What if I can't get approved for a 0% card anymore? This happens after 5-10 credit applications. The fix: pause for 2-3 months, let your credit file age, then reapply. Or shift to pure savings income—which still works. A £5,000 regular saver at 5.5% is £275/year, no credit check required.
Can I actually make £1,500+ from this? Realistically, on a moderate-size banking stack (£10,000-15,000 deployed), yes. That's roughly £600 from regular savers + interest, £300-500 from one or two switches per year, and £300-400 from stoozing. It's not £2,000, but it's durable—it survives bonus droughts, rate changes, and banks tightening eligibility.
When should I stop switching and just focus on interest? When your account rejections start happening or your credit file shows too much recent credit-seeking. That's the signal to pause switching for 6 months and just maximize your regular saver deposits and stoozing. Usually this happens after 8-12 switches within 2-3 years.
Is this strategy worth the effort? This depends entirely on what you value your time at. If you're earning £1,200/year and spending 4 hours/month managing accounts, that's £300/hour of effort spread over 12 months. For most people, that's above their hourly wage. But if you hate admin and you're only earning £600, it might not feel worth it. Use your actual numbers to decide.

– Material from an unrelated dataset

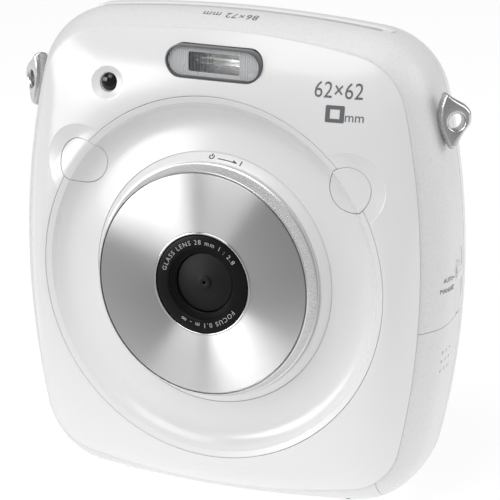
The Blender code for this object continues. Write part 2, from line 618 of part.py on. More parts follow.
def slot_parts():
    """The lip behind the film slot and the light shield under it."""
    length, _, rear = SLOT
    half = length / 2 + 2.0 * MM
    radius = MAX_OUTLINE[3]
    crown = BODY_Z + MAX_OUTLINE[1] + 0.4 * MM
    points = [(half * (1 - k / 6), crown - radius) for k in range(13)]
    outline = [(x, z + math.sqrt(radius ** 2 - x ** 2)) for x, z in points]
    outline += [(-half, 122.5 * MM), (half, 122.5 * MM)]
    lip = plate("film_exit_lip", outline, (0.0, rear + 1.8 * MM, 0.0), 3.3 * MM, "Y", "white_abs")
    bevel(lip, 0.5 * MM)
    shield = box("slot_light_shield", (-37.0 * MM, -2.9 * MM, 118.6 * MM), (37.0 * MM, -0.1 * MM, 119.1 * MM),
                 "black_abs")
    pivot("slot_light_shield", (0.0, -2.9 * MM, 118.85 * MM), shield)


def electronics():
    """Boards, capacitor, battery, sockets and print head."""
    board = box("main_circuit_board", (-40.0 * MM, -7.2 * MM, 12.0 * MM), (40.0 * MM, -6.2 * MM, 95.0 * MM),
                "green_board")
    chips = ((-34.0, 60.0, 12.0), (-33.0, 30.0, 9.0), (-26.0, 78.0, 7.0), (22.0, 80.0, 8.0))
    for k, (x, z, size) in enumerate(chips):
        low = (x * MM, -8.4 * MM, z * MM)
        chip = box(f"chip_{k}", low, ((x + size) * MM, -6.7 * MM, (z + size) * MM))
        cut(board, chip, operation="UNION")
    cylinder("flash_capacitor", 4.2 * MM, (46.4 * MM, -8.3 * MM, 56.5 * MM), 23.0 * MM, "Z", "black_abs", 24)
    bevel(box("battery", (7.0 * MM, -12.4 * MM, 11.5 * MM), (40.0 * MM, -7.6 * MM, 44.0 * MM), "grey_abs"),
          1.0 * MM)
    socket = box("memory_card_socket", (31.0 * MM, -12.2 * MM, 44.5 * MM), (46.0 * MM, -10.0 * MM, 54.5 * MM),
                 "steel")
    cut(socket, box("card_slit", (32.5 * MM, -11.6 * MM, 40.0 * MM), (44.5 * MM, -10.6 * MM, 53.0 * MM)))
    port = box("usb_socket", (47.2 * MM, -8.0 * MM, 45.2 * MM), (53.0 * MM, -0.5 * MM, 48.2 * MM), "steel")
    cut(port, box("port_mouth", (48.5 * MM, -7.4 * MM, 45.8 * MM), (60.0 * MM, -1.1 * MM, 47.6 * MM)))
    bevel(box("print_head", (-22.0 * MM, -11.5 * MM, 98.0 * MM), (38.0 * MM, -6.2 * MM, 104.0 * MM),
              "black_abs"), 0.5 * MM)


def underside():
    """The tripod socket, the case screws and the feet."""
    turned("tripod_socket",
           [(3.1 * MM, 1.0 * MM), (5.5 * MM, 1.0 * MM), (5.5 * MM, 8.0 * MM), (0.0, 8.0 * MM),
            (0.0, 7.0 * MM), (3.1 * MM, 7.0 * MM)],
           (0.0, TRIPOD_Y, 0.0), "Z", "steel", 24)
    for side, (x, y) in zip(("left", "right"), SCREW_PLACES):
        screw = turned("case_screw_" + side,
                       [(0.0, 1.9 * MM), (1.7 * MM, 1.9 * MM), (1.7 * MM, 3.3 * MM), (0.8 * MM, 3.3 * MM),
                        (0.8 * MM, 8.5 * MM), (0.0, 8.5 * MM)],
                       (x, y, 0.0), "Z", "steel", 16)
        slot = box("screw_slot_" + side, (x - 2.0 * MM, y - 0.25 * MM, 1.0 * MM),
                   (x + 2.0 * MM, y + 0.25 * MM, 2.5 * MM))
        cut(screw, slot)
    foot = [(0.0, STAND_Z), (FOOT_TIP_R, STAND_Z), (FOOT_R, STAND_Z + 1.0 * MM), (FOOT_R, STAND_Z + 6.0 * MM),
            (0.0, STAND_Z + 6.0 * MM)]
    for end, y in zip(("front", "rear"), FOOT_YS):
        for side, sign in (("left", -1), ("right", 1)):
            turned(f"foot_{end}_{side}", foot, (sign * FOOT_X, y, 0.0), "Z", "rubber", 16)


def stand():
    """Bring the feet's tips down to the standing surface, with everything as children of one empty."""
    origin = bpy.data.objects.new("standing_point", None)
    origin.location = (0.0, 0.0, -STAND_Z)
    for item in [item for item in bpy.data.objects if item.parent is None and item is not origin]:
        item.parent = origin
    COLLECTIONS["instant_camera"].objects.link(origin)


front_shell()
lens_unit()
flash_unit()
shutter_buttons()
side_band()
switch_and_lugs()
rear_frame()
film_door()
film_transport()
slot_parts()
electronics()
underside()
stand()
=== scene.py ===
"""Square-format instant camera: the visible surfaces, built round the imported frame.

Every size below is in millimetres and every mesh is made in millimetres, then brought to metres in
the frame's own coordinates: +Z up, the lens looks along -Y, the mode switch is on the +X side.
"""
import logging
import math
from dataclasses import dataclass, field
from enum import Enum
from typing import Callable, Dict, List, Optional, Sequence, Tuple

import bmesh
import bpy
from mathutils import Matrix, Vector


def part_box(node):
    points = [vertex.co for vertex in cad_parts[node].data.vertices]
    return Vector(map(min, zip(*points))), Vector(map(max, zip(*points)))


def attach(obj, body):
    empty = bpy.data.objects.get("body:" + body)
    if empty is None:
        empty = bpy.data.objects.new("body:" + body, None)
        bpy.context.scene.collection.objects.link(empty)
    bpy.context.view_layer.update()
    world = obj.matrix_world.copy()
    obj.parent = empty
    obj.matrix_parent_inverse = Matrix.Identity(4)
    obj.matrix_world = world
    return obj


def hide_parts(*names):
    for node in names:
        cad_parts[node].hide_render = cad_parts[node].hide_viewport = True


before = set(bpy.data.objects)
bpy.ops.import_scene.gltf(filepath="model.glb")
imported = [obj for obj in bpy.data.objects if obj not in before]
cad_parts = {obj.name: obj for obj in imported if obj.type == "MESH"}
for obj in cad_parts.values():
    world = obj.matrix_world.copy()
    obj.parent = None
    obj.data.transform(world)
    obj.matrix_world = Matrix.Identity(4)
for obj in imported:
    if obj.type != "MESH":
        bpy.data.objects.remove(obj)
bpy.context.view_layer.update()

LOG = logging.getLogger("instant_camera")
MM = 0.001
FULL_TURN = 2.0 * math.pi
# Points closer than this, in millimetres, are one point.
WELD = 0.0005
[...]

The recession-proof part isn't the strategy itself—it's that you've stopped depending on external factors (banks' marketing budgets, bonus availability, rate environments) and started building predictable income. A bonus is a bonus. Interest is interest. They work together, but neither one is your core bet.
Build the foundation first. Execute the bonus play second. That's how you survive the boring years and thrive in the opportunistic ones.